Financial advisors should adopt eight key strategies aimed at achieving long-term success for their practices, according to a white paper co-written by John Anderson and Raef Lee of SEI and Michael Kitces of Pinnacle Advisory Group, 

The paper, entitled The Next Wave of Financial Planning, notes that technology and client engagement are the key drivers of change in the financial advisory industry and suggests that future investors will require a mix of robo-advisor strategies with more personalized human service.

According to the report, the following strategies will help advisors become innovative financial planners and give them the ability to meet investors' needs:

Plan with your clients.
Move away from “here’s your financial plan” to “let's develop your plan together.” Expand the conversation beyond finances and investing. Coordinate with other professionals such as lawyers, accountants, healthcare and real estate experts.

Adopt goals-based planning and reporting.
Lead conversations toward broader life goals rather than limiting discussion to financial goals. Direct conversations away from investment benchmarks and toward educing the risk of not achieving goals by showing “progress to goals.”

Hone your value proposition.
Identify your target audience and the services that they need—financial or otherwise. Use technology to compete virtually and nationally. For example, specialize in serving entrepreneurs of start-up companies. The range of services could include 401(k) investments, medical insurance, bookkeeping and bank lending.

Age-diversify your firm.
Hire some younger advisors, attract younger clients and serve multiple generations. By hiring across multiple age groups, your firm will naturally acquire a client base that mirrors the range of ages of your firm’s advisors.
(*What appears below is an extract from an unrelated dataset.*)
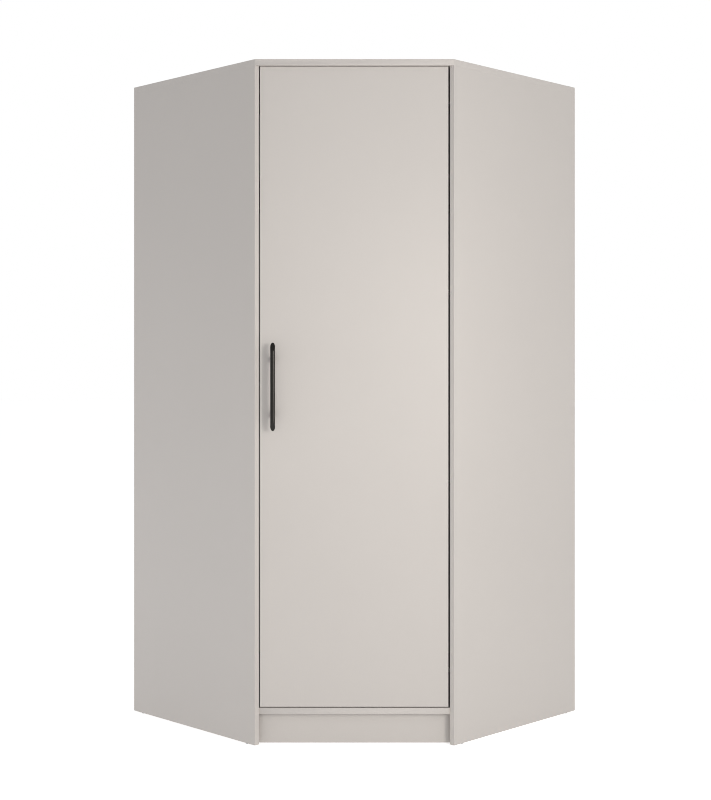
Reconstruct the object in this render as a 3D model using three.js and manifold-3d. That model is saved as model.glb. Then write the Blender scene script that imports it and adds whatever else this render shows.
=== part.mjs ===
// A corner wardrobe with one hinged door, in millimetres, +Z up.
//
// In plan it is a square corner unit with its front corner cut off at 45 degrees:
// two walls of the room meet behind it, a side panel stands square to each wall, and
// the door closes the diagonal opening between the two side panels. The origin is at
// floor level, in the middle of the whole object's box; +Y points into the room's corner.
import * as THREE from "three";
import { mergeVertices } from "three/addons/utils/BufferGeometryUtils.js";
import Module from "manifold-3d";

// ---------------------------------------------------------------- driving dimensions
const HEIGHT = 2000; // floor to the top face
const WALL_LEG = 1000; // length along each wall, measured from the room's corner
const SIDE_DEPTH = 590; // depth of a side panel, wall to front edge
const SIDE_T = 16; // side panels, shelf, plinth, stiles
const TOP_T = 18; // top panel
const BOTTOM_T = 18; // bottom panel
const DOOR_T = 18; // door
const GLIDE_H = 2; // nail-on glides that lift the boards off the floor
const PLINTH_H = 89; // plinth board height
const PLINTH_SETBACK = 33; // plinth face behind the line of the front corners
const BACK_T = 2.7; // hardboard back sheets
const BACK_INSET = 1.2; // a sheet's outer face in front of the wall
const BACK_ZONE = 4.2; // depth kept for the back sheets at the wall
const LIP = 8; // what the rebate for the sheets leaves of a side panel's thickness
const TOP_REBATE = 9; // how far the sheets reach up into the top panel
const STILE_W = 80; // rear corner stiles, one on each wall
const SHELF_TOP = 1676; // top face of the hat shelf
const SHELF_FRONT = 75; // front edge of the hat shelf

const DOOR_LEFT = -276; // free edge
const DOOR_RIGHT = 274; // hinge edge
const DOOR_LOW = 112;
const DOOR_HIGH = 1980.5;

const PIVOT_X = 262; // hinge pin line, inside the cup
const PIVOT_IN = 11; // hinge pin line behind the door's front face
const CUP_EDGE = 22.5; // cup centre from the hinge edge
const CUP_R = 17.5;
const CUP_DEPTH = 12;
const HINGE_Z = [213, 768, 1323, 1879];

const HANDLE_X = -237.1;
const HANDLE_Z = 1046;
const HANDLE_L = 258;
const HANDLE_R = 7;
const HANDLE_CUT = 25; // length of the slanting cut at each end of the bar
const HANDLE_AXIS_OUT = 31; // bar axis in front of the door's face
const HANDLE_PITCH = 160; // between the two posts
const POST_TALL = 16; // the posts are oval: taller than wide, so that the bar hides them
const POST_WIDE = 10;

const RAIL_L = 900;
const RAIL_Y = 430;
const RAIL_Z = 1612;
const RAIL_TALL = 30;
const RAIL_THICK = 15;
const RAIL_WALL = 1.2;
const BRACKET_X = [-425, 0, 425];

const CAM_R = 7.4;
const CAM_DEPTH = 12.4;
const CAM_FROM_EDGE = 34;

const GAP = 0.3; // play between touching pieces in turned groups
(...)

Operationalize financial planning.
Develop a consistent way to track your clients’ progress relative to their goals and the plans you collaboratively develop. Implement alert-driven tools and other new technologies from account aggregation to goals based alerts that notify you when goals are approaching or a plan veers off track, and proactively reach out to clients with updates.

Assess your fees.
Consider how you might change fees if the industry shifts, and how you’ll differentiate your services so clients understand what they’re paying for. Simplify your fees and make them as transparent to the client as possible. You don’t want clients to be confused about how you are paid.

Become a techno-advisor.
Stay on top of technological trends and work to maximize tech offerings. Let clients decide how they want to interact with you—on Skype, in person or on the phone. Retrain your staff. Explore ways your software can be used to plan with your clients.